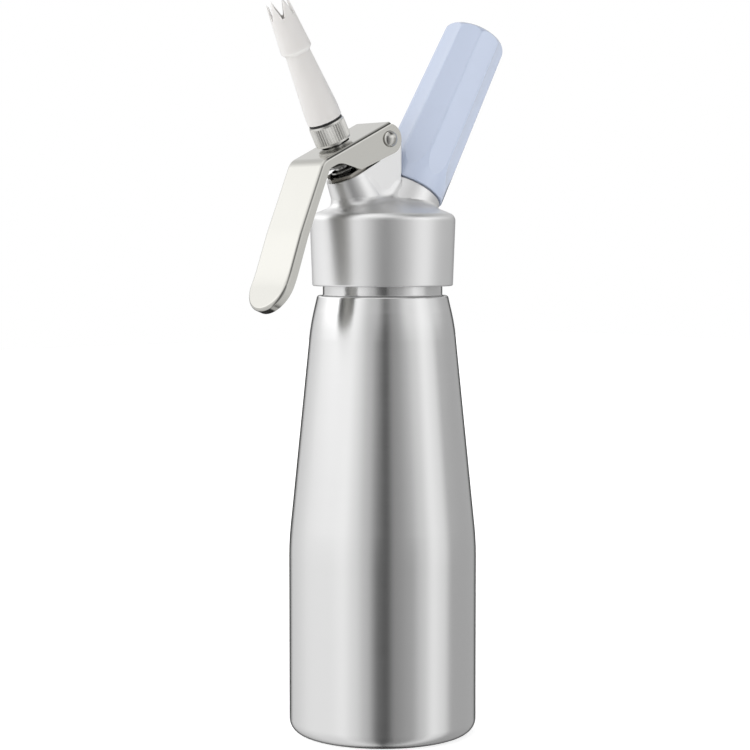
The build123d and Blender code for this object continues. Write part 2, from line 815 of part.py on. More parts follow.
def gas_charger():
    """Steel cartridge, neck down, its cap opened by the needle."""
    tip_s = charger_tip_s
    neck_top_s = tip_s + charger_neck_length
    body_low_s = neck_top_s + charger_shoulder_length
    end_s = tip_s + charger_length
    outside = rounded_turned(
        [
            (0, tip_s),
            (charger_neck_r, tip_s),
            (charger_neck_r, neck_top_s),
            (charger_r, body_low_s),
            (charger_r, end_s),
            (0, end_s),
        ],
        [0.8, 1.5, 3, charger_r - 0.8],
    )
    inside = rounded_turned(
        [
            (0, tip_s + charger_wall),
            (charger_neck_r - charger_wall, tip_s + charger_wall),
            (charger_neck_r - charger_wall, neck_top_s),
            (charger_r - charger_wall, body_low_s),
            (charger_r - charger_wall, end_s - charger_wall),
            (0, end_s - charger_wall),
        ],
        [0, 1, 2, charger_r - charger_wall - 0.8],
    )
    pierced = rod(needle_r + 0.25, tip_s - 1, tip_s + charger_wall + 1)
    return charger_place(outside - inside - pierced)


def charger_seal():
    """Ring that the cartridge's neck is pressed onto."""
    low = piercer_seat_s + piercer_flange_thickness + seat_gap / 2
    high = charger_tip_s - seat_gap / 2
    return charger_place(tube(piercer_flange_r - 0.2, needle_r + 1.3, low, high))


def piercer_body():
    """Screwed insert: flange in the stud's recess, thread, and a nose for the rubber sleeve."""
    seat = piercer_seat_s + seat_gap / 2
    top = piercer_seat_s + piercer_flange_thickness
    thread_low = piercer_seat_s - piercer_thread_length
    nose_low = thread_low - piercer_nose_length
    gasket_r = piercer_thread_r + 0.1
    body = turned(
        (0, nose_low),
        (piercer_nose_r, nose_low),
        (piercer_nose_r, thread_low),
        (piercer_thread_r, thread_low),
        (piercer_thread_r, seat),
        (piercer_flange_r, seat),
        (piercer_flange_r, top),
        (0, top),
    )
    body -= tube(piercer_flange_r - 0.5, gasket_r, seat - 0.01, seat + 1.1)
    body -= rod(needle_r + fixed_fit, thread_low + 2, top + 1)
    gas_way = rod(gas_way_r, nose_low + 1.5, thread_low + 2.5)
    outlet = Location((0, 0, nose_low + 3), (90, 0, 0)) * Cylinder(gas_way_r, 4 * piercer_nose_r)
    return charger_place(body - gas_way - outlet)


def piercing_needle():
    """Hollow needle with a slanted point."""
    low = piercer_seat_s - piercer_thread_length + 2.5
    high = charger_tip_s + needle_reach
    needle = tube(needle_r, needle_bore_r, low, high)
    point = Location((0, 0, high + 1.1), (0, 35, 0)) * Box(8, 8, 4)
    return charger_place(needle - point)


def piercer_o_ring():
    """Seals the insert in the casting."""
    wire_r = 0.5
    section = Pos((piercer_thread_r + 0.1 + piercer_flange_r - 0.5) / 2, piercer_seat_s + wire_r + 0.04)
    return charger_place(revolve(Plane.XZ * (section * Circle(wire_r)), Axis.Z))


def check_valve_sleeve():
    """Rubber sleeve round the nose of the insert."""
    high = piercer_seat_s - piercer_thread_length - 0.3
    low = high - piercer_nose_length + 0.8
    inner_r = piercer_nose_r + fixed_fit
    return charger_place(tube(inner_r + sleeve_wall, inner_r, low, high))


# ---- Files ------------------------------------------------------------------------------------------
os.makedirs("parts", exist_ok=True)
save(bottle(), "bottle")
save(head(), "head")
save(head_gasket(), "head_gasket")
save(lever(), "lever")
save(pivot_pin(), "pivot_pin")
save(valve_stem(), "valve_stem")
save(valve_guide(), "valve_guide")
save(valve_spring(), "valve_spring")
save(stem_o_ring(), "stem_o_ring")
save(valve_seal(), "valve_seal")
save(seal_nut(), "seal_nut")
save(nozzle_adapter(), "nozzle_adapter")
save(adapter_washer(), "adapter_washer")
save(nozzle_seal(), "nozzle_seal")
save(nozzle(), "nozzle")
save(holder_shell(), "holder_shell")
save(holder_core(), "holder_core")
save(gas_charger(), "gas_charger")
save(charger_seal(), "charger_seal")
save(piercer_body(), "piercer_body")
save(piercing_needle(), "piercing_needle")
save(piercer_o_ring(), "piercer_o_ring")
save(check_valve_sleeve(), "check_valve_sleeve")
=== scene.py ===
# %% [markdown]
# # A whipped cream dispenser
# This lesson dresses a finished CAD model of a whipped cream dispenser: a drawn aluminium bottle, a
# cast head that screws onto it, a pressed lever that pushes a sprung valve, a plastic decorating
# nozzle and a screwed holder for a gas cartridge. The model's solids already have their true shapes
# and move on joints, so most of the work here is in the metals and plastics, in the soft corners that
# a casting has, and in the light that polished metal needs. Everything is in metres, with +Z up.

# %% Load the frame
import math

import bmesh
import bpy
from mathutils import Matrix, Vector
from mathutils.bvhtree import BVHTree


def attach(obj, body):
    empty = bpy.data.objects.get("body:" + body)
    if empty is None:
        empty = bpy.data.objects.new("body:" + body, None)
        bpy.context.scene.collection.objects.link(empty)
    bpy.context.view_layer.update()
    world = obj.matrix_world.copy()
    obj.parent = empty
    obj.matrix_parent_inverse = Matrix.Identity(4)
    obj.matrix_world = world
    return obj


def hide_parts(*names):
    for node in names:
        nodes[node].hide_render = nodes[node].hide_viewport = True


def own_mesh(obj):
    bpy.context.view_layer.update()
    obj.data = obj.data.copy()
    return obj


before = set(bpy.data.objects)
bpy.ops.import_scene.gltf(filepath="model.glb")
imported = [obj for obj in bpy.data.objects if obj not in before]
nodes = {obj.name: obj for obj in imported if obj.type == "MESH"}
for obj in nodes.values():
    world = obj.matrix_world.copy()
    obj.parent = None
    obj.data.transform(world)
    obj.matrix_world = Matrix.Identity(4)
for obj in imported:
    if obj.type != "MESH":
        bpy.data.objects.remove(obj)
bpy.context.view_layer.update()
print("solids:", len(nodes))

# %% [markdown]
# ## Two leaning axes
# The valve train leans forward over the bottle's front and the cartridge leans back. Everything on
# them is easiest to place by its distance up its own axis, so two short functions turn such a
# distance into a point of the model and a point back into a distance and a radius.

# %% Places along the leaning axes
MM = 0.001
VALVE_FOOT = Vector((0, 0, 203.0 * MM))   # a foot is where the leaning axis crosses the bottle's
VALVE_LEAN = math.radians(-28)
PORT_FOOT = Vector((0, 0, 209.0 * MM))
PORT_LEAN = math.radians(30)


def axis_way(lean):
    """Unit vector up an axis that leans towards +X by that angle."""
    return Vector((math.sin(lean), 0, math.cos(lean)))


def along_and_out(point, foot, lean):
    """Distance of a point up an axis, and its radius from it."""
    way = axis_way(lean)
    along = (point - foot).dot(way)
    return along, (point - foot - way * along).length


print("valve axis", [round(v, 3) for v in axis_way(VALVE_LEAN)])

# %% [markdown]
# ## Colours and nodes
# Colours are picked as sRGB hex values, as a paint or plastics chart gives them, but Blender's shaders
# work in linear light. One function turns the first into the second. Another adds one shader node with
# its settings and its links, so that each finish below reads as a short list of what it is made of.
# Every pattern takes its size from a real one in millimetres: a noise texture's scale is how many of
# its lumps fit in a metre.


# %% Helpers for finishes
def linear(hex_colour):
    """Linear RGBA of an sRGB hex colour."""
    channels = [int(hex_colour[i : i + 2], 16) / 255 for i in (1, 3, 5)]
    straight = [c / 12.92 if c <= 0.04045 else ((c + 0.055) / 1.055) ** 2.4 for c in channels]
    return (*straight, 1.0)


def darker(hex_colour, shade):
    """Linear RGBA of a colour with that share of its light."""
    return (*(channel * shade for channel in linear(hex_colour)[:3]), 1.0)


def per_metre(size_mm):
    """Texture scale that gives lumps of that size."""
    return 1 / (size_mm * MM)


def add(tree, kind, settings=None, **inputs):
    """Adds one node with its settings and inputs.

    An input is named as in Blender, with _ for a space, or by its number where several share a name: _0
    is the first. It is given a value, or linked to an output or to another node's first output.
    """
    node = tree.nodes.new(kind)
    for name, value in (settings or {}).items():
        setattr(node, name, value)
    for name, value in inputs.items():
        key = int(name[1:]) if name[0] == "_" else name.replace("_", " ")
        if isinstance(value, bpy.types.Node):
            value = value.outputs[0]
        if isinstance(value, bpy.types.NodeSocket):
            tree.links.new(value, node.inputs[key])
        else:
            node.inputs[key].default_value = value
    return node


print("half of sRGB white in linear light:", round(linear("#808080")[0], 3))

# %% [markdown]
# ## Screw threads
# The solids carry plain cylinders where the real pieces have screw threads, because a fine helix
# makes a CAD model slow. When the head, nozzle or holder is unscrewed these cylinders show. A thread
# could be modelled as a helical ridge, but it must not rub on its mate, so here it is relief in the
# material: the angle round the axis and the distance along it together say how far up the thread's
# flank a point is. A mask keeps it to the threaded cylinder.


# %% Relief of a screw thread
RADIUS_SLACK = 0.3 * MM        # how far from the thread's radius a point still counts as on it
HALF_TURN = 0.5                # from a groove to the next crest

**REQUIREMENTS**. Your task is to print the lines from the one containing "obj.data = obj.data.copy()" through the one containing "# distance into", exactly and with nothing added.

**SOLUTION TO THIS TASK**.
    obj.data = obj.data.copy()
    return obj


before = set(bpy.data.objects)
bpy.ops.import_scene.gltf(filepath="model.glb")
imported = [obj for obj in bpy.data.objects if obj not in before]
nodes = {obj.name: obj for obj in imported if obj.type == "MESH"}
for obj in nodes.values():
    world = obj.matrix_world.copy()
    obj.parent = None
    obj.data.transform(world)
    obj.matrix_world = Matrix.Identity(4)
for obj in imported:
    if obj.type != "MESH":
        bpy.data.objects.remove(obj)
bpy.context.view_layer.update()
print("solids:", len(nodes))

# %% [markdown]
# ## Two leaning axes
# The valve train leans forward over the bottle's front and the cartridge leans back. Everything on
# them is easiest to place by its distance up its own axis, so two short functions turn such a
# distance into a point of the model and a point back into a distance and a radius.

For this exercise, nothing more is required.